JDLE – Qui détient les boutiques de cigarettes électroniques qui ont fleuri en France ?

Michèle Rivasi – En France, ce sont beaucoup de PME. Mais en Grande-Bretagne, on retrouve l’industrie du tabac, avec Bristish Amrecian Tobacco qui commence à acheter les producteurs. Imperial Tobacco est en train de racheter les droits du Chinois qui a inventé la cigarette électronique. De leur point de vue, si la consommation de cigarettes diminue, il leur faut gagner des parts de marché ailleurs.

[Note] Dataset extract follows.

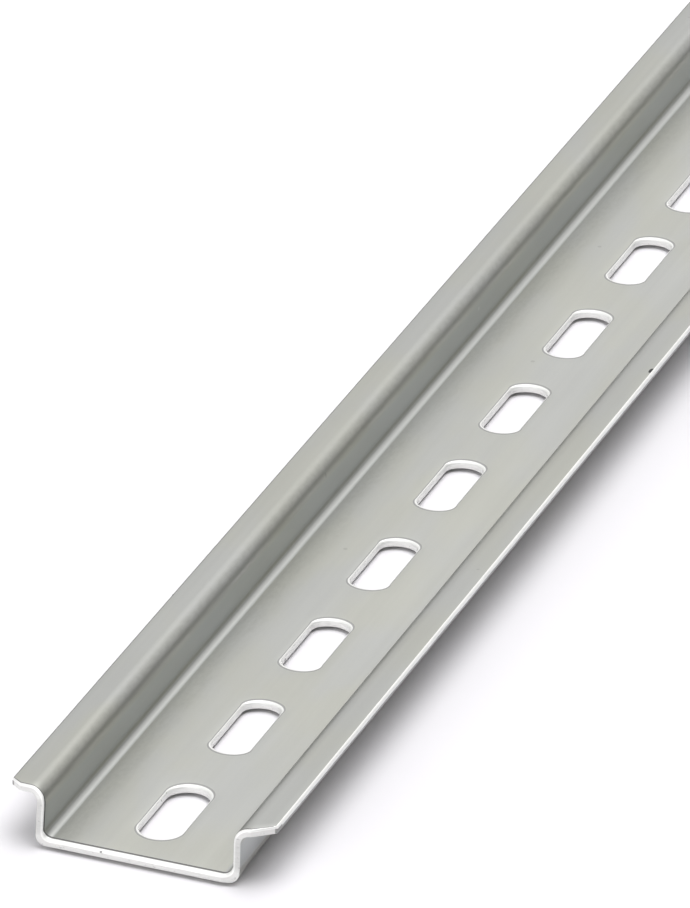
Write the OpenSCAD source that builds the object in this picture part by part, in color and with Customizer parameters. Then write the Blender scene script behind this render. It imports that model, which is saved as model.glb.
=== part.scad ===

Pour conclure je dirai que, si tout se passe bien, les négociations qui vont se mener avec les Etats membres pourraient aboutir à un texte plus restrictif, comme sur le menthol : la date à laquelle il sera interdit pourrait être ramenée à trois ans, à en croire certains Etats. On a perdu la bataille, mais pas la guerre : on peut encore renforcer la législation au niveau national.


[1] A l’heure actuelle, les paquets de cigarettes affichent des avertissements relatifs à la santé pour au moins 30% de l’avant du paquet et 40% de l’arrière.